There’s another factor which makes me curious about Batman’s future on film. It’s the recently announce “Earth One” series of graphic novels DC are launching. apparently DC have realised that a long convoluted continuity is alienating the sorts of people who would be interested in reading these sort of books – they feel locked out. Well, either that or DC saw the success of Marvel’s Ultimate line and wanted in. Anyway, the big thing about these titles is that they will be graphic novels rather than monthly comic book series. So, instead of buying twelve issues of a comic once a month, you’ll buy one twelve-chapter graphic novel once a year. Apparently it works for manga – which is what the kids are into these days, or so I’m told.

So basically, they plan to condense the stories down to a format which is big in scope, but doesn’t require encyclopedic knowledge of 75 years of backstory to appreciate – updating these heroes for the modern world. If that format sounds familiar, it’s because it’s the format of every comic book movie ever. While I think it’s great to launch a series of books with the characters which are accessible to new readers, part of me remains skeptical. The Marvel Ultimate line – essentially the same concept, but with monthlies as opposed to comics – has by this stage created a continuity almost as complicated as mainstream Marvel. Sales leave it somewhat ambiguous as to whether it’s even a move as newbie-friendly as this might reach new audiences or simply sell to the core audience. It has been suggested that the sales figures for Blackest Night might be a glass ceiling – an indication of the largest possible comic book audience. There are only so many geeks in the world.

Being honest, part of me wonders why – particularly if they are going to be graphic novels rather than comic books – they don’t just scrap continuity completely? Comics get entangled. It happens. And books being intertangled prevent people from engaging. Take, for example, the utterly confusing decision by DC to compliment the biggest comic book film of all time with a convoluted plot in which the character dies in the climax of a three-year on-going arc. Seriously – I see The Dark Knight, I want to check out a comic and that is what’s going on? Some of the best and most successful stories take place “out of continuity”, which is a fancy way of saying you don’t need to do a tonne of reading understand what the hell is going on. Think of The Dark Knight Returns or Whatever Happened to the Man of Tomorrow? or even Arkham Asylum.

On the other hand it’s simply possible that a lot of people who watch super-hero films will never read super-hero comics.

So, how does this tie back to the movies?

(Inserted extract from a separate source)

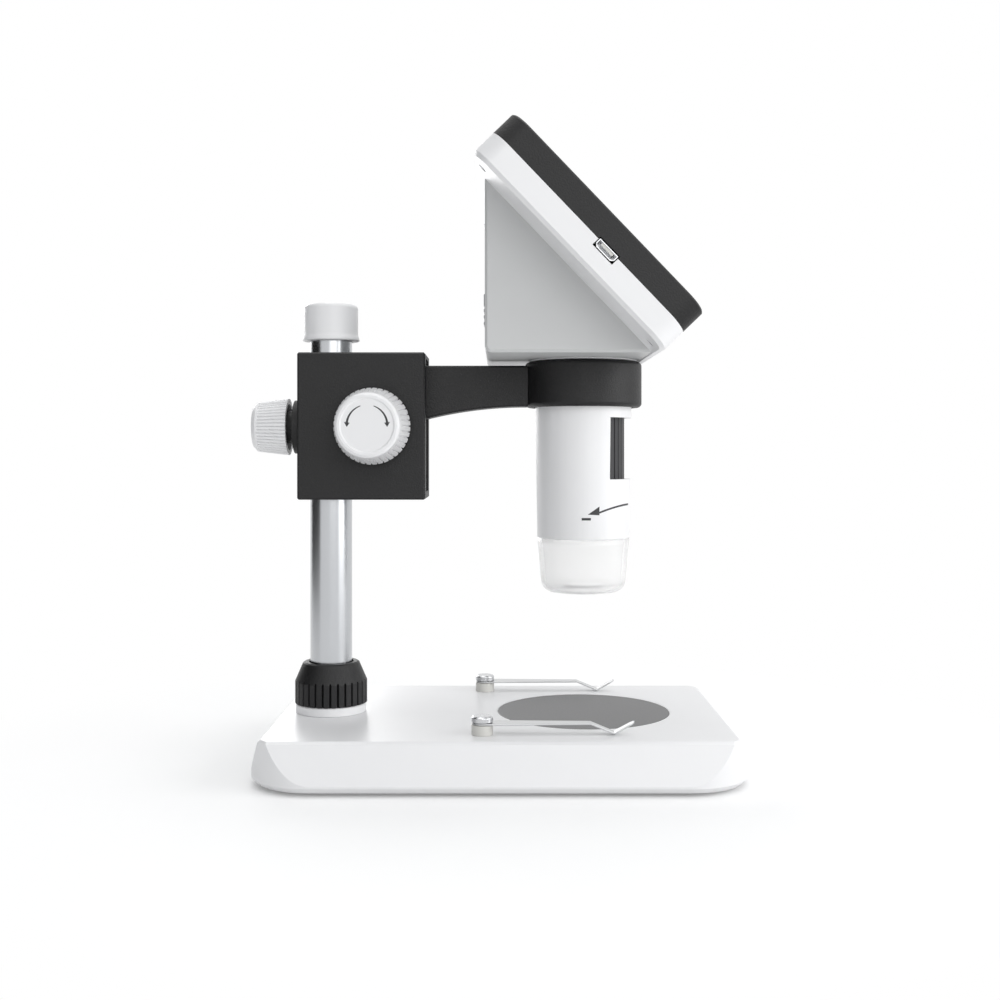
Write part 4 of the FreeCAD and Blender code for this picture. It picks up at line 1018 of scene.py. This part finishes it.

Simple. The other defining feature of Marvel’s Ultimate line, aside from the rebooting and updating, is the massive influence that it has had on the way that the films are brought to the screen. The Incredible Hulk borrowed from Mark Millar’s The Ultimates, Samuel L. Jackson was (ironically) the original model for that particular line’s version of Nick Fury (played by David Hasselhoff elsewhere, as a point of reference) and the Spider-Man movies borrow heavily from Brian Michael Bendis’ work on Ultimate Spider-Man. The transfusion works both ways, with Mark Millar’s Ultimate X-Men inspired by Bryan Singer’s X-Men more than anything else. This line has a much more fluid interaction with the movies than mainstream continuity would normally allow.

An "ultimate" line-up?

I mention this because of two things. It has been suggested that (similar to September’s restructuring) Warner brothers is helping DC get its ducks in a row with regards to movie adaptation – it’s an area in which they are way behind the curve and their major competitors. It has been smartly suggested that a relaunched Superman, written by BAFTA-nominated J. Michael Straczynski (the writer of would-have-been Oscar contender Changeling), might be the next logical step towards a movie adaptation with a clean slate.

The other aspect represents another area where DC would probably be looking to catch up with Marvel – a team movie. There are rumours of a Superman cameo in the upcoming Green Lantern, and it looks like DC may actually have a long-term plan with their films. To take this back to the central issue – that of Batman and his next film – it is worth considering that Christopher Nolan has explicitly stated that his Batman does not share continuity with other films; he explicitly lives in a world without superheroes. I honestly think that that represents the best approach to the character, particularly with a mainstream audience, but I can see why Warner Brothers would want that cinematic heavy-hitter in on the inevitable Justice League team up flick.

Which means they have to divorce Batman from Nolan. Part of me thinks that when Nolan leaves it might be just as easy to begin intigration with a wider DC universe then – so he starts overlapping in the fourth film, for example, which would imply that he actually predates the more spectacular DC characters. This has the added benefit of meaning that Nolan gets to be right about his character (he is the only superhero – while the films are set), but also meaning that it isn’t necessary to reboot the movies. On the other hand, a reboot may make more logic sense and do exactly what it’s intended to do: clear a cluttered continuity.

I don’t know, but I’m skeptical. It’s logical to assume that Batman and Superman are merely headlining the Earth One series because they are the two most iconic of the DC heroes, but there’s something odd about the timing of all this. It’s announced a month before Christopher Nolan tells us whether he is return to Gotham for a third (and likely final) time and while the next big DC film property – Green Lantern – enters production. I wouldn’t be surprised to hear a rake of movie announcements from DC in the coming months, including confirmation of the long-delayed Flash movie and possibly even a Wonder Woman project.

Though I may just be dreaming. I’m a guy who likes his connections and his logic and the idea that everything makes sense – it’s entirely possible, given the past of the company, that DC is moving around in disjointed movement like some sort of headless chicken.

I don’t know. At this stage, I’d be happy just to know if Nolan will be back – either way.